Post Sun, Oct 13 2024, 3:10 am
farm wrote:
I totally disagree. The attitude is of ‘only $18’ speaks to the whole approach of not being מדקדק with money. Yes, if someone is not paying full tuition, every extra $18 should go to the school and not to adopt a kollel. Why are you pressured to give to adopt a kollel? Why do our shul rabbis and presidents allow this campaign to target all shul members when they well know plenty of those members owe tuition? As I said, it proves that our society as a whole does not prioritize tuition. So then why should we?


First of all, you’re preaching to the choir. I rarely give to any of these “trending” causes and I was very turned off by the mass collections last year for EY yungeleit while local schools were collapsing from financial strain.
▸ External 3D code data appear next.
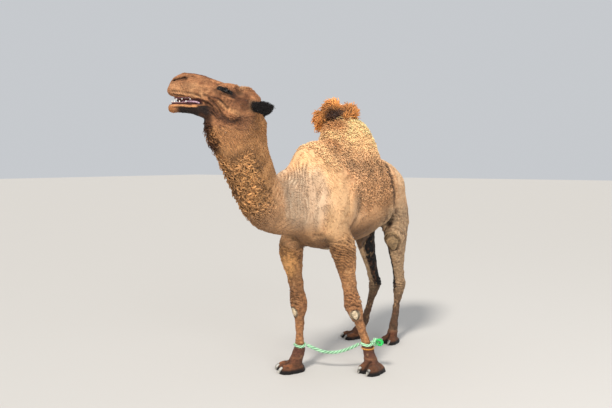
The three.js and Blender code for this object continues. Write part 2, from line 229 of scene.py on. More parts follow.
def rising(values, low, high):
    """0 below low, 1 above high and smooth between; low may be above high."""
    share = np.clip((values - low) / (high - low), 0, 1)
    return share * share * (3 - 2 * share)


def cloud(points, size, seed=0):
    """Smooth noise from -1 to 1, with patches of about the given size."""
    cell = points / size + 17.3 * seed
    corner = np.floor(cell)
    part = cell - corner
    part = part * part * (3 - 2 * part)
    total = np.zeros(len(points))
    for step in np.ndindex(2, 2, 2):
        key = (corner + step) @ (12.9898, 78.233, 37.719)
        value = np.sin(key) * 43758.5453
        share = np.prod(np.where(np.array(step) == 1, part, 1 - part), axis=1)
        total += (value - np.floor(value)) * share
    return 2 * total - 1


def to_path(points, path):
    """Each point's distance from a path, how far along the path it is, and the path's way there."""
    path = np.array([tuple(p) for p in path])
    best = np.full(len(points), np.inf)
    along = np.zeros(len(points))
    way = np.zeros((len(points), 3))
    done = 0
    for start, end in zip(path[:-1], path[1:]):
        step = end - start
        length = np.linalg.norm(step)
        share = np.clip((points - start) @ step / length**2, 0, 1)
        gap = np.linalg.norm(points - start - share[:, None] * step, axis=1)
        closer = gap < best
        best = np.where(closer, gap, best)
        along = np.where(closer, done + share * length, along)
        way[closer] = step / length
        done += length
    return best, along, way


def into_head(points):
    """Points in the head's own frame, in millimetres."""
    matrix = np.array(TO_HEAD)
    return (points @ matrix[:3, :3].T + matrix[:3, 3]) / MM


def out_of_head(points):
    """Points given in the head's own frame, in millimetres, in the room's frame."""
    matrix = np.array(HEAD)
    return (points * MM) @ matrix[:3, :3].T + matrix[:3, 3]


def from_eyes(points):
    """Each point's distance from the nearer eye."""
    return np.min([np.linalg.norm(points - np.array(eye), axis=1) for eye in eye_centres()], axis=0)


def middle_of(along, line):
    """The places on a line at the given distances along it."""
    line = np.array([tuple(p) for p in line])
    run = np.append(0, np.cumsum(np.linalg.norm(np.diff(line, axis=0), axis=1)))
    return np.stack([np.interp(along, run, line[:, k]) for k in range(3)], 1)


def on_skin(points, path, step, reach):
    """A path in close steps, each moved to the nearest of the points."""
    path = np.array([tuple(p) for p in path])
    widest = np.linalg.norm(np.diff(path, axis=0), axis=1).max()
    dense = smooth_path(path, max(int(widest / step), 1))
    inside = np.all((points > dense.min(0) - reach) & (points < dense.max(0) + reach), axis=1)
    near = points[inside]
    if len(near) == 0:
        return dense
    found = np.array([near[np.argmin(((near - place) ** 2).sum(1))] for place in dense])
    for _ in range(3):
        found[1:-1] = (found[:-2] + 2 * found[1:-1] + found[2:]) / 4
    return found


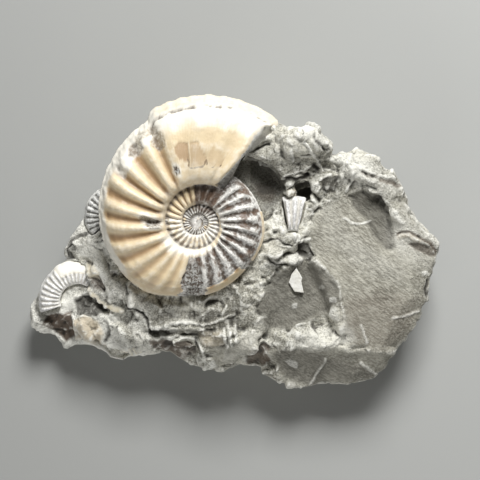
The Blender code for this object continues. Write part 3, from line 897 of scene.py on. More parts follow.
def whorl_tree() -> NodeTree:
    """Geometry nodes: lay a flat strip of coil numbers out as a ribbed whorl.

    Each vertex brings its coiling angle, its share of the way from seam to keel, the
    section's height there and the rib's relief. The tree works out radius and height.
    """
    tree = bpy.data.node_groups.new("ribbed_whorl", "GeometryNodeTree")
    group_sockets(
        tree,
        {"Strip": ("NodeSocketGeometry", None),
         "Keel Radius": ("NodeSocketFloat", 0.03),
         "Seam Radius": ("NodeSocketFloat", 0.01),
         "Keel Growth": ("NodeSocketFloat", 2.2),
         "Seam Growth": ("NodeSocketFloat", 2.1),
         "Last Angle": ("NodeSocketFloat", 305.0),
         "Plumpness": ("NodeSocketFloat", 0.34),
         "Rib Height": ("NodeSocketFloat", 0.08),
         "Tilt": ("NodeSocketFloat", 0.0),
         "Centre": ("NodeSocketVector", (0.0, 0.0, 0.0)),
         "Finish": ("NodeSocketMaterial", None)},
        {"Whorl": "NodeSocketGeometry"})
    build = Tree(tree)
    given = build.node("NodeGroupInput")
    result = build.node("NodeGroupOutput")

    def stored(name: str) -> Socket:
        """A number stored on the strip."""
        made = build.node("GeometryNodeInputNamedAttribute", data_type="FLOAT")
        made.inputs["Name"].default_value = name
        return made.outputs["Attribute"]

    turns = build.math(
        "DIVIDE", build.math("SUBTRACT", stored("coil_angle"), given.outputs["Last Angle"]), 360.0)
    keel = build.math(
        "MULTIPLY", given.outputs["Keel Radius"],
        build.math("POWER", given.outputs["Keel Growth"], turns))
    keel = build.math("ADD", keel, stored("keel_extra"))
    seam = build.math(
        "MULTIPLY", given.outputs["Seam Radius"],
        build.math("POWER", given.outputs["Seam Growth"], turns))
    height = build.math("SUBTRACT", keel, seam)
    radius = build.math("ADD", seam, build.math("MULTIPLY", height, stored("share")))
    half = build.math("MULTIPLY", height, given.outputs["Plumpness"])
    half = build.math("MULTIPLY", half, stored("section"))
    ribs = build.math("MULTIPLY", height, given.outputs["Rib Height"])
    ribs = build.math("MULTIPLY", ribs, stored("rib"))
    lift = build.math("ADD", half, ribs)
    turn = build.math("MULTIPLY", stored("coil_angle"), -math.pi / 180.0)
    place = build.node("ShaderNodeCombineXYZ")
    build.join(build.math("MULTIPLY", radius, build.math("COSINE", turn)), place.inputs["X"])
    build.join(build.math("MULTIPLY", radius, build.math("SINE", turn)), place.inputs["Y"])
    build.join(lift, place.inputs["Z"])
    tilted = build.node("ShaderNodeVectorRotate", rotation_type="X_AXIS")
    build.join(place.outputs[0], tilted.inputs["Vector"])
    build.join(given.outputs["Tilt"], tilted.inputs["Angle"])
    moved = build.node("ShaderNodeVectorMath", operation="ADD")
    build.join(tilted.outputs[0], moved.inputs[0])
    build.join(given.outputs["Centre"], moved.inputs[1])
    laid = build.node("GeometryNodeSetPosition")
    build.join(given.outputs["Strip"], laid.inputs["Geometry"])
    build.join(moved.outputs[0], laid.inputs["Position"])
    real = build.node("GeometryNodeRealizeInstances")
    build.join(laid.outputs[0], real.inputs["Geometry"])
    finished = build.node("GeometryNodeSetMaterial")
    build.join(real.outputs[0], finished.inputs["Geometry"])
    build.join(given.outputs["Finish"], finished.inputs["Material"])
    build.join(finished.outputs[0], result.inputs["Whorl"])
    return tree


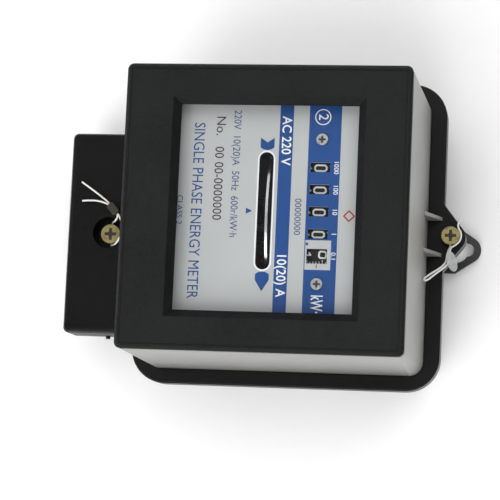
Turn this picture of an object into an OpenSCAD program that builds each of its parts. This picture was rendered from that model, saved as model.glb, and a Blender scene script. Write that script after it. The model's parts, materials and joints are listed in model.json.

But I still think this isn’t feasible for several reasons:

1. Most struggling parents who owe tuition aren’t giving huge amounts to tzedaka. There was ONE major event last year where everyone was majorly pressured to give and that’s all. It doesn’t happen every day, and even when it does, not everyone gives at all, and many give just a bit.

2. The real gvirim who give big bucks to these and other causes are already paying full tuition. Yes, if they gave the bulk of their tzedaka, or even just their maaser to our schools, it can help solve the crisis, but guess what? Most of them don’t want to. You know why? Because they see our schools as businesses, and poorly managed ones at that. Why should they support a business, especially one that seems to not know how to handle its finances?

3. Not everyone considers tuition to be a halachic form of tzedaka/maaser.

4. We need every organization in klal Yisroel. I agree that the money should primarily stay in our communities, but we do need those funds! Organizations like Tomchei Shabbos, RCCS etc are maxed out and have enormous budgets. We can’t just take away their donations and direct it to our schools or they’d collapse, and that would be devastating to our communities.

5. People like to, and have a right to, choose where to give their tzedaka. Many people have hakaras hatov to organizations that helped them in the past and it’s their right to choose to give them their maaser or tzedaka.